Stated goal | Copy every record word for word.

Material for the task |
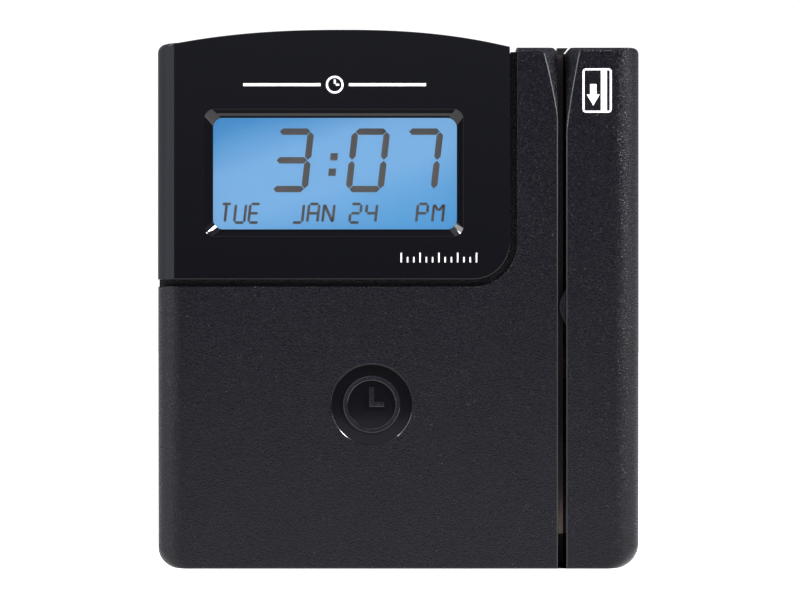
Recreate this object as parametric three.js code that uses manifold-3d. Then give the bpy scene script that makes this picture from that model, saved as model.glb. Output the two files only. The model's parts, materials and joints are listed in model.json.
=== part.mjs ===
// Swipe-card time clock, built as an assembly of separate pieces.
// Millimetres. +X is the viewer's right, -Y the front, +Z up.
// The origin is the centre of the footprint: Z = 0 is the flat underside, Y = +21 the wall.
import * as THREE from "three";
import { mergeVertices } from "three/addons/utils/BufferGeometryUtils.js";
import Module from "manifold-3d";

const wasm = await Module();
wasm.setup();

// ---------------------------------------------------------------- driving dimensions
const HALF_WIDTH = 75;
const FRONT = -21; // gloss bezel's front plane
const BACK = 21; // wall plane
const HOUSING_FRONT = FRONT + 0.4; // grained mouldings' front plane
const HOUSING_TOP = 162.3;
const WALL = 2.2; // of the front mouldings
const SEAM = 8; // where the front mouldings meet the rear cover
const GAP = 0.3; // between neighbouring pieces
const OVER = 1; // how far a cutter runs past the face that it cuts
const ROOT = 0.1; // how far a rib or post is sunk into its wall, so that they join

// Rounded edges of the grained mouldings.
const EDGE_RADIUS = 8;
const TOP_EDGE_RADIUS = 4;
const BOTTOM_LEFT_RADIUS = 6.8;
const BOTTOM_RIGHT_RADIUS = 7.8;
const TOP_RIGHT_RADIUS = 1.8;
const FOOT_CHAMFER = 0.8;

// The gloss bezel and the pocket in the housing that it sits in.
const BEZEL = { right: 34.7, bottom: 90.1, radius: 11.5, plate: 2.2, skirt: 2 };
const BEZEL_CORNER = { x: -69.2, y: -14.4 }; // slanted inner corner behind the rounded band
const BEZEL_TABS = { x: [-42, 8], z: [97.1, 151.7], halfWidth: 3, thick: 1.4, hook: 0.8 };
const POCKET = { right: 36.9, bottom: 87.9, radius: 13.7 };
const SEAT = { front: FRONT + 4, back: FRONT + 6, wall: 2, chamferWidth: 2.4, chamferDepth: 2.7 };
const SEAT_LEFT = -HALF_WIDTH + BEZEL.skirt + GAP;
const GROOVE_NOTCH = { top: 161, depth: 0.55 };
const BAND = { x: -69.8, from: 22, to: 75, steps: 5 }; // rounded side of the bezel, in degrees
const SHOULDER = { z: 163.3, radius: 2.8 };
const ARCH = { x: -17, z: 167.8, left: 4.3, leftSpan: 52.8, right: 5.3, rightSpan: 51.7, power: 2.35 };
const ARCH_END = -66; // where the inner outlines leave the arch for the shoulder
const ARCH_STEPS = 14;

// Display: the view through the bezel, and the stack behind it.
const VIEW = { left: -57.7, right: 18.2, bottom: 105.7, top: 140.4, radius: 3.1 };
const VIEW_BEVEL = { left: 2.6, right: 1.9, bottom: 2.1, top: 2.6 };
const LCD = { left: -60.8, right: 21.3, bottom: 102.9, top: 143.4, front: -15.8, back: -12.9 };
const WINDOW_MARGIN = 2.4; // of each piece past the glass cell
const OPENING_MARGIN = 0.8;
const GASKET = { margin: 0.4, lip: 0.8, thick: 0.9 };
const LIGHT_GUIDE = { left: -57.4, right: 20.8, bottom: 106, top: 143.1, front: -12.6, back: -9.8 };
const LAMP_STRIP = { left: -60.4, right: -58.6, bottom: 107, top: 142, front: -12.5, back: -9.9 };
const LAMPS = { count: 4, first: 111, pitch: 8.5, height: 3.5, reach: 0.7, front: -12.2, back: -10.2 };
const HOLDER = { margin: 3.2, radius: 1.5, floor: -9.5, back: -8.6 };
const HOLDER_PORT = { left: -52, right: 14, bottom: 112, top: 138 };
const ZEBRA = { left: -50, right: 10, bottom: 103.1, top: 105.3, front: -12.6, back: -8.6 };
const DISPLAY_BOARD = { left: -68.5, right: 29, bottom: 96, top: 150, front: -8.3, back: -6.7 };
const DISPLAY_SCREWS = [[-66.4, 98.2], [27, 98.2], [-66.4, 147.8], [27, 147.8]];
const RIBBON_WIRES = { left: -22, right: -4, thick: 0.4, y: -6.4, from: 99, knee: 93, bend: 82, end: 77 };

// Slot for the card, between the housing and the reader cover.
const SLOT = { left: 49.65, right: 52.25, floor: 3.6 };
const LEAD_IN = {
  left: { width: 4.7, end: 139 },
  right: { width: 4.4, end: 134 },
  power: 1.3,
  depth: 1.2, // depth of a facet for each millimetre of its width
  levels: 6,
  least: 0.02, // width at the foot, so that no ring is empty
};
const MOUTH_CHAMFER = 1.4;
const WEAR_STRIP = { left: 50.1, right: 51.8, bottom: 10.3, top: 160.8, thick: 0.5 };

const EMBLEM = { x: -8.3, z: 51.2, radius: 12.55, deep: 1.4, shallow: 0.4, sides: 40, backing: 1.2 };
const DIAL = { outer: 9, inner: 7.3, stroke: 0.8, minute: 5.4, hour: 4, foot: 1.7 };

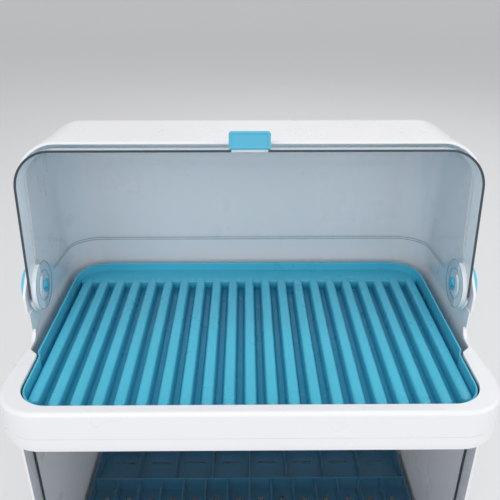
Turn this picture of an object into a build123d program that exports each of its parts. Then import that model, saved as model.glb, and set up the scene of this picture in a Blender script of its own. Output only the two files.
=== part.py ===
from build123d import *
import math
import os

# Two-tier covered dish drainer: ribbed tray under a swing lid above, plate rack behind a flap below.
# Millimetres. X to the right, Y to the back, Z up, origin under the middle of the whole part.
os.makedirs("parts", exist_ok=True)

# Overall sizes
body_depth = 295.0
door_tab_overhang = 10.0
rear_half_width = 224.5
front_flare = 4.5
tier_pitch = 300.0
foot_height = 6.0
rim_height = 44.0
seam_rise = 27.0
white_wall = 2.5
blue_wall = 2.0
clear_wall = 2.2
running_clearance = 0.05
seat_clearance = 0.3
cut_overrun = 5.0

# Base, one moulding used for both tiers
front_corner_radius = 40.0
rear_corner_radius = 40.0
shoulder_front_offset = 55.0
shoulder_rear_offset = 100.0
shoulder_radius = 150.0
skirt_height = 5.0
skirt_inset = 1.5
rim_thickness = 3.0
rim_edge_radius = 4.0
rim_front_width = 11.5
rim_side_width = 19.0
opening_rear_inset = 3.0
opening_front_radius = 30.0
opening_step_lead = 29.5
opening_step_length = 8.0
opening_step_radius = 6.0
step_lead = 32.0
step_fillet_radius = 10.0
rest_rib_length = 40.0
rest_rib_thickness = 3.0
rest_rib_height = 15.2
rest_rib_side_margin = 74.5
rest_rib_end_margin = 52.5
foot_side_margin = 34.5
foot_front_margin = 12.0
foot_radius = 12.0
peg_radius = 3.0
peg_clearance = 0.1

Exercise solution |
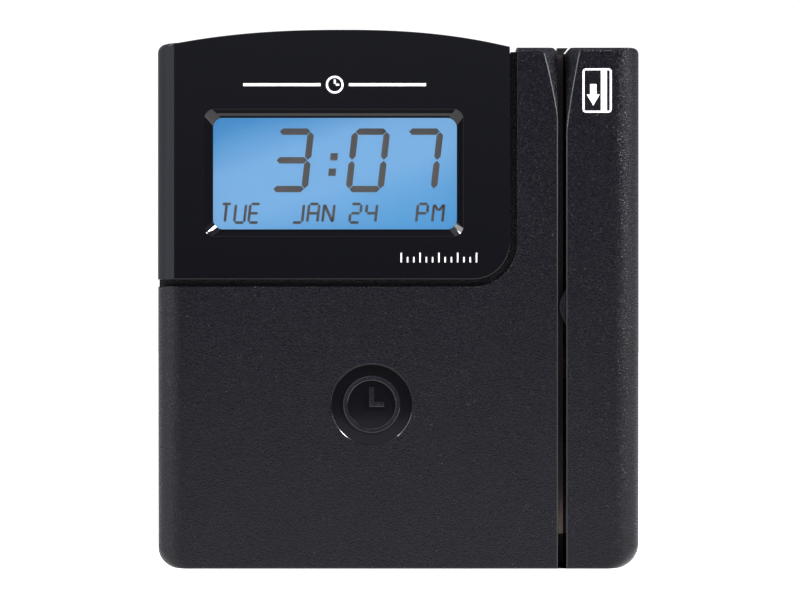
Recreate this object as parametric three.js code that uses manifold-3d. Then give the bpy scene script that makes this picture from that model, saved as model.glb. Output the two files only. The model's parts, materials and joints are listed in model.json.
=== part.mjs ===
// Swipe-card time clock, built as an assembly of separate pieces.
// Millimetres. +X is the viewer's right, -Y the front, +Z up.
// The origin is the centre of the footprint: Z = 0 is the flat underside, Y = +21 the wall.
import * as THREE from "three";
import { mergeVertices } from "three/addons/utils/BufferGeometryUtils.js";
import Module from "manifold-3d";

const wasm = await Module();
wasm.setup();

// ---------------------------------------------------------------- driving dimensions
const HALF_WIDTH = 75;
const FRONT = -21; // gloss bezel's front plane
const BACK = 21; // wall plane
const HOUSING_FRONT = FRONT + 0.4; // grained mouldings' front plane
const HOUSING_TOP = 162.3;
const WALL = 2.2; // of the front mouldings
const SEAM = 8; // where the front mouldings meet the rear cover
const GAP = 0.3; // between neighbouring pieces
const OVER = 1; // how far a cutter runs past the face that it cuts
const ROOT = 0.1; // how far a rib or post is sunk into its wall, so that they join

// Rounded edges of the grained mouldings.
const EDGE_RADIUS = 8;
const TOP_EDGE_RADIUS = 4;
const BOTTOM_LEFT_RADIUS = 6.8;
const BOTTOM_RIGHT_RADIUS = 7.8;
const TOP_RIGHT_RADIUS = 1.8;
const FOOT_CHAMFER = 0.8;

// The gloss bezel and the pocket in the housing that it sits in.
const BEZEL = { right: 34.7, bottom: 90.1, radius: 11.5, plate: 2.2, skirt: 2 };
const BEZEL_CORNER = { x: -69.2, y: -14.4 }; // slanted inner corner behind the rounded band
const BEZEL_TABS = { x: [-42, 8], z: [97.1, 151.7], halfWidth: 3, thick: 1.4, hook: 0.8 };
const POCKET = { right: 36.9, bottom: 87.9, radius: 13.7 };
const SEAT = { front: FRONT + 4, back: FRONT + 6, wall: 2, chamferWidth: 2.4, chamferDepth: 2.7 };
const SEAT_LEFT = -HALF_WIDTH + BEZEL.skirt + GAP;
const GROOVE_NOTCH = { top: 161, depth: 0.55 };
const BAND = { x: -69.8, from: 22, to: 75, steps: 5 }; // rounded side of the bezel, in degrees
const SHOULDER = { z: 163.3, radius: 2.8 };
const ARCH = { x: -17, z: 167.8, left: 4.3, leftSpan: 52.8, right: 5.3, rightSpan: 51.7, power: 2.35 };
const ARCH_END = -66; // where the inner outlines leave the arch for the shoulder
const ARCH_STEPS = 14;

// Display: the view through the bezel, and the stack behind it.
const VIEW = { left: -57.7, right: 18.2, bottom: 105.7, top: 140.4, radius: 3.1 };
const VIEW_BEVEL = { left: 2.6, right: 1.9, bottom: 2.1, top: 2.6 };
const LCD = { left: -60.8, right: 21.3, bottom: 102.9, top: 143.4, front: -15.8, back: -12.9 };
const WINDOW_MARGIN = 2.4; // of each piece past the glass cell
const OPENING_MARGIN = 0.8;
const GASKET = { margin: 0.4, lip: 0.8, thick: 0.9 };
const LIGHT_GUIDE = { left: -57.4, right: 20.8, bottom: 106, top: 143.1, front: -12.6, back: -9.8 };
const LAMP_STRIP = { left: -60.4, right: -58.6, bottom: 107, top: 142, front: -12.5, back: -9.9 };
const LAMPS = { count: 4, first: 111, pitch: 8.5, height: 3.5, reach: 0.7, front: -12.2, back: -10.2 };
const HOLDER = { margin: 3.2, radius: 1.5, floor: -9.5, back: -8.6 };
const HOLDER_PORT = { left: -52, right: 14, bottom: 112, top: 138 };
const ZEBRA = { left: -50, right: 10, bottom: 103.1, top: 105.3, front: -12.6, back: -8.6 };
const DISPLAY_BOARD = { left: -68.5, right: 29, bottom: 96, top: 150, front: -8.3, back: -6.7 };
const DISPLAY_SCREWS = [[-66.4, 98.2], [27, 98.2], [-66.4, 147.8], [27, 147.8]];
const RIBBON_WIRES = { left: -22, right: -4, thick: 0.4, y: -6.4, from: 99, knee: 93, bend: 82, end: 77 };

// Slot for the card, between the housing and the reader cover.
const SLOT = { left: 49.65, right: 52.25, floor: 3.6 };
const LEAD_IN = {
  left: { width: 4.7, end: 139 },
  right: { width: 4.4, end: 134 },
  power: 1.3,
  depth: 1.2, // depth of a facet for each millimetre of its width
  levels: 6,
  least: 0.02, // width at the foot, so that no ring is empty
};
const MOUTH_CHAMFER = 1.4;
const WEAR_STRIP = { left: 50.1, right: 51.8, bottom: 10.3, top: 160.8, thick: 0.5 };

const EMBLEM = { x: -8.3, z: 51.2, radius: 12.55, deep: 1.4, shallow: 0.4, sides: 40, backing: 1.2 };
const DIAL = { outer: 9, inner: 7.3, stroke: 0.8, minute: 5.4, hour: 4, foot: 1.7 };

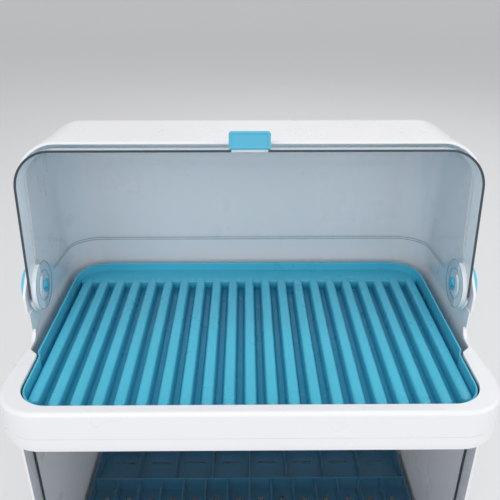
Turn this picture of an object into a build123d program that exports each of its parts. Then import that model, saved as model.glb, and set up the scene of this picture in a Blender script of its own. Output only the two files.
=== part.py ===
from build123d import *
import math
import os

# Two-tier covered dish drainer: ribbed tray under a swing lid above, plate rack behind a flap below.
# Millimetres. X to the right, Y to the back, Z up, origin under the middle of the whole part.
os.makedirs("parts", exist_ok=True)

# Overall sizes
body_depth = 295.0
door_tab_overhang = 10.0
rear_half_width = 224.5
front_flare = 4.5
tier_pitch = 300.0
foot_height = 6.0
rim_height = 44.0
seam_rise = 27.0
white_wall = 2.5
blue_wall = 2.0
clear_wall = 2.2
running_clearance = 0.05
seat_clearance = 0.3
cut_overrun = 5.0

# Base, one moulding used for both tiers
front_corner_radius = 40.0
rear_corner_radius = 40.0
shoulder_front_offset = 55.0
shoulder_rear_offset = 100.0
shoulder_radius = 150.0
skirt_height = 5.0
skirt_inset = 1.5
rim_thickness = 3.0
rim_edge_radius = 4.0
rim_front_width = 11.5
rim_side_width = 19.0
opening_rear_inset = 3.0
opening_front_radius = 30.0
opening_step_lead = 29.5
opening_step_length = 8.0
opening_step_radius = 6.0
step_lead = 32.0
step_fillet_radius = 10.0
rest_rib_length = 40.0
rest_rib_thickness = 3.0
rest_rib_height = 15.2
rest_rib_side_margin = 74.5
rest_rib_end_margin = 52.5
foot_side_margin = 34.5
foot_front_margin = 12.0
foot_radius = 12.0
peg_radius = 3.0
peg_clearance = 0.1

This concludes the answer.